During the sixteenth and seventeenth centuries the commerce of Holland supplanted that of the Italian cities, and Dutch ships were carrying the produce of the world. Amsterdam then became a commercial and financial center. For a time the commerce of the world seemed to focus there. Foreigners came to buy, and found the products from all parts of Europe, Asia and the East Indies, carried thither in Dutch ships. Money flowed into Amsterdam from foreign countries in payment for goods and shipping charges, and this stream of payments made it convenient to settle in Amsterdam the financial transactions of other cities, such as Antwerp and Rotterdam. Thus Amsterdam became a commercial clearing house for the world's commerce, the same as London and New York are at the present time. Bills of exchange came into Amsterdam for collection, and the volume of financial transactions rose to a large figure. Such a concentration of dealings in money could not fail to develop a convenient system of banking. "Individuals began to deal in foreign exchange and to buy and sell coin and bullion; and, sometimes in connection with the exchange business, and sometimes independently of it, began to receive money on deposit, and to effect payments, when ordered by customers, by transfer from one account to another." Thus the business of banking gradually developed to meet the requirements of commerce until by the middle of the seventeenth century it is probable that many of the functions exercised by a modern bank were in use, except the issuing of a circulating currency.
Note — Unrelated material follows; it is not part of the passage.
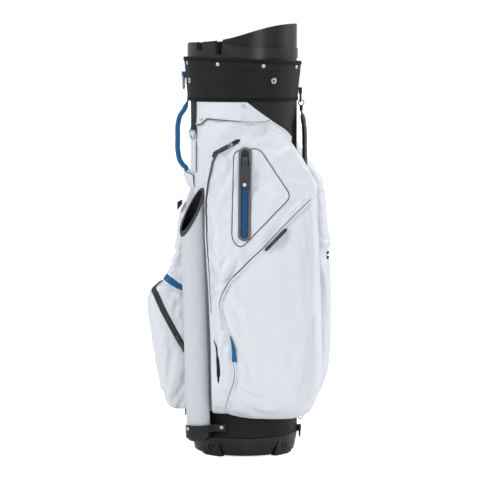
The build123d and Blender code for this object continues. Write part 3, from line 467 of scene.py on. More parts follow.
def settled(points, sewn, grow, pressure, weight, cap, coarse=(96, 80), frames=14):
    """A sewn cloth panel let buckle: a coarse copy of the grid, cut larger than its seams by the
    share grow, is simulated as cloth with its sewn points held, under its weight and a little
    pressure from inside. Its shift, no more than cap millimetres, is carried back to the full
    grid by cubic B-splines."""
    scene = bpy.context.scene
    rows, columns = points.shape[:2]
    r, c = coarse
    ri = np.round(np.linspace(0, rows - 1, r)).astype(int)
    ci = np.round(np.linspace(0, columns - 1, c)).astype(int)
    start = points[np.ix_(ri, ci)]
    held = np.array(sewn[np.ix_(ri, ci)], bool)
    held[[0, -1]] = True
    held[:, [0, -1]] = True
    index = np.arange(r * c).reshape(r, c)
    faces = np.stack([index[:-1, :-1], index[:-1, 1:], index[1:, 1:], index[1:, :-1]], -1).reshape(-1, 4)
    mesh = bpy.data.meshes.new("panel_being_settled")
    mesh.from_pydata((start.reshape(-1, 3) * MM).tolist(), [], faces.tolist())
    panel = bpy.data.objects.new("panel_being_settled", mesh)
    scene.collection.objects.link(panel)
    seams = panel.vertex_groups.new(name="sewn")
    seams.add(np.flatnonzero(held.ravel()).tolist(), 1.0, "REPLACE")
    cloth = panel.modifiers.new("Cloth", "CLOTH")
    settings = cloth.settings
    settings.vertex_group_mass = "sewn"
    settings.quality, settings.mass = 5, 0.12
    settings.tension_stiffness = settings.compression_stiffness = 25.0
    settings.shear_stiffness, settings.bending_stiffness = 8.0, 0.25
    settings.tension_damping = settings.compression_damping = 8.0
    settings.shear_damping, settings.bending_damping, settings.air_damping = 6.0, 0.6, 2.0
    settings.shrink_min = -grow
    settings.use_pressure = pressure > 0
    settings.uniform_pressure_force = pressure
    settings.effector_weights.gravity = weight
    cloth.collision_settings.use_collision = cloth.collision_settings.use_self_collision = False
    cloth.point_cache.frame_start, cloth.point_cache.frame_end = 1, frames
    for frame_number in range(1, frames + 1):
        scene.frame_set(frame_number)
    done = panel.evaluated_get(bpy.context.evaluated_depsgraph_get()).to_mesh()
    flat = np.empty(r * c * 3, np.float32)
    done.vertices.foreach_get("co", flat)
    bpy.data.objects.remove(panel)
    bpy.data.meshes.remove(mesh)
    scene.frame_set(1)
    shift = flat.reshape(r, c, 3).astype(float) / MM - start
    if not np.isfinite(shift).all():
        raise RuntimeError("a cloth panel did not settle")
    far = np.linalg.norm(shift, axis=2, keepdims=True)
    shift = shift * (cap * np.tanh(far / cap) / np.maximum(far, 1e-9))
    return points + np.einsum("ar,rcx,bc->abx", upsample(rows, r), shift, upsample(columns, c))


KEPT = {}


def kept(make):
    """Makes a cloth surface once and keeps it, because several pieces lie on the same one."""

    def once(*how):
        if (make.__name__, how) not in KEPT:
            KEPT[make.__name__, how] = make(*how)
        return KEPT[make.__name__, how]

    return once


# ---------------------------------------------------------------- the pockets' shapes
def on_body(x, radius=109.2):
    """The near side's y on the round body at x."""
    return -np.sqrt(np.maximum(radius**2 - x**2, 0))


def face_y(z):
    """Where the side pocket's sloping face stands at a height."""
    return FACE_TOP[0] - (FACE_TOP[1] - z) * FACE_SLOPE


def side_sections(z, far=False):
    """The side pocket's horizontal sections: at each height a clamped B-spline with twelve control
    points, from the body at the front, out along the gusset, across the face, round the rear corner
    and back to the body beside the spine. The controls' places change with the height."""
    front = keyed(
        z, [84, 93, 212, 300, 363, 408, 460, 530, 560, 600, 690],
        [-40, -54, -55, -58, -61, -64, -67, -68, -73, -76, -76]
    )
    face = keyed(
        z,
        [84, 93, 100, 112, 130, 160, 300, 430, 560, 640, 652, 662, 672, 682, 690],
        [
            -113, -120, -129, -140, -148, -153, -152, face_y(430), face_y(560), face_y(640), -125.4, -122.5, -118.5,
            -113.5, -111
        ],
    )
    reach = [112, 124, 136, 147, 156, 166, 167, 163, 159, 156, 154, 141, 130, 124, 117, 109, 101, 91, 79, 67, 58, 50]
    heights = [
        84, 93, 100, 112, 130, 165, 200, 300, 408, 480, 552, 580, 600, 611, 622, 635, 645, 655, 665, 675, 684, 690
    ]
    back = keyed(z, heights, reach)
    if far:
        back = back + keyed(z, [84, 160, 205, 340, 480, 560, 600, 690], [0, -2, 0, 8, 5, 3, 0, 0])
    turn = keyed(
        z, [84, 600, 611, 622, 635, 645, 655, 665, 675, 684, 690],
        [-24, -24, -25, -27, -30, -33, -37, -45, -54, -60, -64]
    )
    full = keyed(
        z, [84, 590, 600, 611, 622, 635, 645, 655, 665, 675, 684, 690],
        [1, 1, 0.98, 0.95, 0.9, 0.82, 0.7, 0.55, 0.38, 0.2, 0.08, 0.0]
    )
    crown = keyed(z, [84, 130, 250, 400, 430, 690], [0, 3, 5, 1, 0, 0])
    ax, ay = 109.2 * np.cos(np.radians(turn)), 109.2 * np.sin(np.radians(turn))
    start = on_body(front)
    rear = np.stack(
        [
            np.stack([back - 40, face + 1.5], -1),
            np.stack([back - 6, face + 9], -1),
            np.stack([back, face + 0.45 * (ay - face)], -1),
            np.stack([back - 2, face + 0.8 * (ay - face)], -1),
            np.stack([np.maximum(back - 12, ax), ay - 4], -1),
        ],
        axis=1,
    )
    shell = rear / np.linalg.norm(rear, axis=2, keepdims=True) * 109.6
    rear = shell + full[:, None, None] * (rear - shell)
    controls = np.concatenate(
        [
            np.stack(
                [
                    np.stack([front, start], -1),
                    np.stack([front - 1.5, start + 0.45 * (face - start)], -1),
                    np.stack([front - 0.5, face + 6], -1),
                    np.stack([front + 8, face - 0.5], -1),
                    np.stack([front + 26, face], -1),
                    np.stack([0.72 * front + 0.28 * back, face - crown], -1),
                    np.stack([0.34 * front + 0.66 * back, face - crown], -1),
                ],
                axis=1,
            ),
            rear,
            np.stack([ax, ay], -1)[:, None],
        ],
        axis=1,
    )
    flat = np.einsum("uk,zkd->zud", basis(controls.shape[1], 240), controls)
    x, y = flat[..., 0], flat[..., 1]
    height = np.broadcast_to(z[:, None], x.shape)
    # the top's gusset falls to the body over the last 15 mm outside the seam
    crest = SIDE_SEAM[6:] + [(120, 704), (240, 704), (240, 400), (-68, 400)]
    away = distance(x, height, crest + crest[:1])[0] * inside(x, height, crest)
    rise = np.where(height > 538, smoothstep((away + 16) / 16), 1.0)
    blend = smoothstep((height - 530) / 20)
    rise = 1 + (rise - 1) * blend
    r = np.hypot(x, y)
    scale = (109.5 + rise * (r - 109.5)) / r
    return np.stack([x * scale, y * scale, height], -1)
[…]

A great variety of coins were in use in the different Dutch provinces, and to these was added the influx of gold and silver of various weights and values from other nations in the regular course of foreign commerce. The rixdaler was the standard of value, but a large portion of the coins in circulation was light in weight, either from abrasion, clipping or debasement. Kings were accustomed to debase the coinage in order to replenish the public revenues. As a consequence the coins of full weight disappeared constantly, leaving the inferior pieces in circulation. Instead of attempting to regulate the coinage itself, the city fathers of Amsterdam ascribed the confusion in the circulating medium to the free banking privileges which prevailed, and attempted to correct the evil by regulating the dealings of private bankers. Their first law was leveled against deposit banking, and by the act of July, 1608, deposit holding was absolutely prohibited, and the receiving or paying out of money for another person, or its transfer by writing, "or by word of mouth, directly or indirectly" was forbidden. The use of bills of exchange was also strictly forbidden. The culling of coin, or selecting the heavy coin from the light was also strictly forbidden. Thus did these ancient law makers display their ignorance of the laws of trade and finance, and while attempting to correct evils which they did not understand, only served to retard the wheels of commerce. Finally they decided to create a great financial institution, which should concentrate under public authority the business of receiving deposits and dealing in specie, and as a result, in 1609, was established the Bank of Amsterdam, more properly called the Amsterdam Wisselbank (i. e. Amsterdam Exchange Bank). The bank created several agencies or branches in different parts of the city, and thus, under the law, monopolized the business of bank ing and dealing in money and exchange.
The advantages offered by the Wisselbank to the commercial world, of which Amsterdam was the center, were security for deposits and a uniform value in its transfers; and while the multitude of debased coins continued to circulate in the channels of trade the same as before, the deposits in the bank were a standard of value. The bank received only money of full weight and paid out only such, hence a credit upon its books was equivalent to so much good coin. Credits in the bank were frequently transferred, and came to be called "bank money." Payments made in "bank money" were preferable to payments made in "current money," owing to the established value of the former. Such payments or transfers were made by means of orders required to be presented by the payee in person, or his authorized agent, but the payee did not receive the credit for the transfer until the following day. This is the first exemplification of the check system, but it fell far short of its modern uses. Even this, however, was a great convenience to the commercial public. The law required that all Bills of Exchange payable in Amsterdam should be settled for by transfers in the bank, and this had the advantage of assuring foreign holders that exchanges on Amsterdam would be paid in standard money, thereby giving stability and uniformity to exchanges and encouraging foreign trade.